5. The depth is vastly improved

It’s still a little early, but it appears that the Raptors front office got everything right this offseason — at least on the margins. Christian Koloko, the 33rd pick in the 2022 NBA Draft, has been able to play right away due to his overwhelming size and defensive awareness, blocking 1.2 shots per game and filling a hole for the Raptors as a traditional rim-protector. Otto Porter Jr. and Juancho Hernangomez both look like good fits within the Raptors switchable defensive scheme while injecting some much-needed outside shooting into the roster. While Thad Young and Chris Boucher appear to have been both signed to extremely team-friendly deals that will keep them beyond this season.

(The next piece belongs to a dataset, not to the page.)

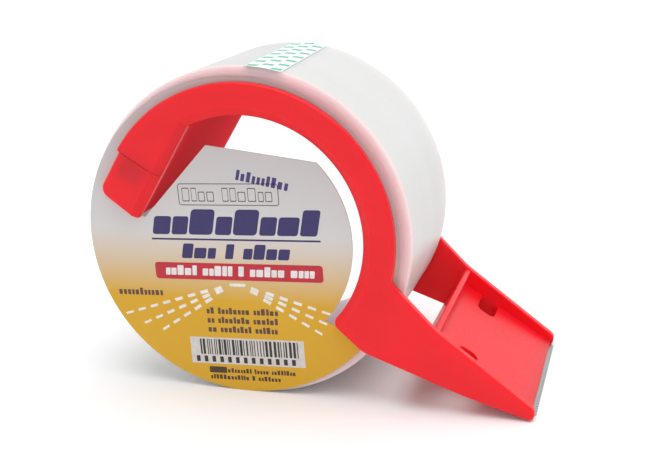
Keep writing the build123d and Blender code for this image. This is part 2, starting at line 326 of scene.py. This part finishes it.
# %% Red plastic
def red_plastic(name, first, second, matt_inside=False):
    finish = Finish(name, Specular_IOR_Level=0.34, Subsurface_Weight=0.6)
    finish.shader.inputs["Subsurface Radius"].default_value = (1.0, 0.10, 0.12)
    finish.shader.inputs["Subsurface Scale"].default_value = 5.0 * mm
    flow = finish.clouds(45.0, source=finish.stretched(1.0, 0.5, 1.6))
    finish.feed("Base Color", finish.blend(finish.between(flow, 0, 1), first, second))
    skin = finish.between(finish.clouds(900.0, detail=2.0), 0.32, 0.42)
    if matt_inside:
        arm_start, arm_end = half_width - 1.0 * mm, half_width + 1.0 * mm
        inside = finish.between(finish.off_middle(), 0.65, 0.0, arm_start, arm_end)
        both = finish.node("ShaderNodeMath", {0: skin, 1: inside}, operation="ADD")
        skin = both.outputs["Value"]
    finish.feed("Roughness", skin)
    finish.relief(finish.clouds(350.0, detail=1.0), 0.02 * mm, 0.4)
    return finish.material


def wear_finish(node, material):
    """Gives a designed part its finish in place of the plain one it came with."""
    nodes[node].data.materials.clear()
    nodes[node].data.materials.append(material)
    print(node, "is finished in", material.name)


frame_red = red_plastic("frame_red", (0.86, 0.006, 0.016), (0.79, 0.005, 0.013))
bridge_red = red_plastic("bridge_red", (0.85, 0.006, 0.016), (0.78, 0.005, 0.013),
                         matt_inside=True)
wear_finish("dispenser_frame", frame_red)
wear_finish("core_bridge", bridge_red)


# %% [markdown]
# ## Blade steel
#
# The blade is stamped from spring strip. Strip steel keeps fine lines from rolling, which
# run along it, so the noise is stretched a lot along the blade and little across it. The
# stamped teeth are brighter in places and duller in others, and the same lines do that.

# %% Blade steel
def strip_steel():
    finish = Finish("strip_steel", Metallic=1.0)
    lines = finish.clouds(900.0, detail=4.0, source=finish.stretched(3.0, 0.05, 3.0))
    patches = finish.between(finish.clouds(120.0), 0, 0.5)
    tone = finish.blend(finish.between(lines, 0, 1), (0.30, 0.29, 0.29), (0.46, 0.45, 0.45))
    finish.feed("Base Color", finish.blend(patches, tone, (0.36, 0.35, 0.35)))
    finish.feed("Roughness", finish.between(lines, 0.24, 0.42))
    finish.relief(lines, 0.01 * mm, 0.5)
    return finish.material


wear_finish("cutting_blade", strip_steel())


# %% [markdown]
# ## The printed card
#
# The card is a coated board, grey at the top and golden yellow at the bottom. The gradient
# follows height, so a map range on the card's own coordinate is all it needs, and a faint
# cloudiness keeps the print from looking like a screen. The back is plain grey board. A
# thin clear coat stands for the varnish. The marks are added afterwards as real layers of
# ink.

# %% Card board
card_middle = Vector(((card_low.x + card_high.x) / 2, 0, (card_low.z + card_high.z) / 2))
card_face = card_low.y


def card_board():
    finish = Finish("card_board", Specular_IOR_Level=0.25, Coat_Weight=0.15, Coat_Roughness=0.2)
    height = finish.along("Z")
    fade = finish.between(height, 1, 0, axis_z - 19.5 * mm, axis_z + 0.5 * mm)
    upper = finish.between(height, 0, 1, axis_z - 4.0 * mm, axis_z + 32.0 * mm)
    grey = finish.blend(upper, (0.63, 0.62, 0.62), (0.50, 0.465, 0.465))
    clouds = finish.between(finish.clouds(25.0), 0, 0.5)
    yellow = finish.blend(clouds, (0.66, 0.37, 0.022), (0.60, 0.33, 0.018))
    printed = finish.blend(fade, grey, yellow)
    behind = finish.between(finish.along("Y"), 0, 1, card_face + 0.15 * mm, card_face + 0.3 * mm)
    finish.feed("Base Color", finish.blend(behind, printed, (0.50, 0.47, 0.44)))
    fibres = finish.clouds(1500.0, detail=2.0, source=finish.stretched(1.0, 1.0, 0.35))
    finish.feed("Roughness", finish.between(fibres, 0.38, 0.5))
    finish.relief(fibres, 0.008 * mm, 0.5)
    return finish.material


wear_finish("label_card", card_board())


# %% [markdown]
# ## Ink on the card
#
# Print has crisp edges at any distance, and a mesh keeps them better than a texture. Each
# colour of ink is one thin layer of raised outlines, a few hundredths of a millimetre
# proud. The lettering of a real card says nothing here: words are set as plain rows of
# slanted blocks, the way a designer greeks a text that isn't written yet.
#
# All marks are laid out on the card's face in millimetres from the roll's axis, on lines
# that rise slightly to the right.

# %% Ink layers
print_turn = 2.2
ink_height = 0.02 * mm
ink_sunk = 0.01 * mm


def turned(point, angle, about=(0.0, 0.0)):
    """A point of the card's face, in millimetres, turned about another one."""
    x, z = point[0] - about[0], point[1] - about[1]
    c, s = cos(radians(angle)), sin(radians(angle))
    return (about[0] + c * x - s * z, about[1] + s * x + c * z)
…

In fact, it’s hard to overstate just how good and impactful Young and Boucher have been this season, especially when injuries have forced them into bigger roles. Young is dishing out 2.1 assists and 1.2 steals in 18.2 minutes per game while somehow putting up a true shooting percentage of 57.5 on a diet of mostly floaters, which would be the highest mark of his 16-year career. Boucher, meanwhile, is doing a little bit of everything and injecting much-needed energy off the bench, shooting and rebounding in a role he has grown comfortable with. That depth is going to matter for the remaining 62 games of the season and into the playoffs, when the Raptors will have a litany of options against any given matchup, allowing mad-scientist Nurse to work his magic.

Nevertheless, the Raptors schedule only gets easier from here on out, with the 13th easiest strength of schedule remaining, the fifth most home games remaining, and the most games where they will have more rest than their opponents. Strap in, because the Raptors look primed to go on a run.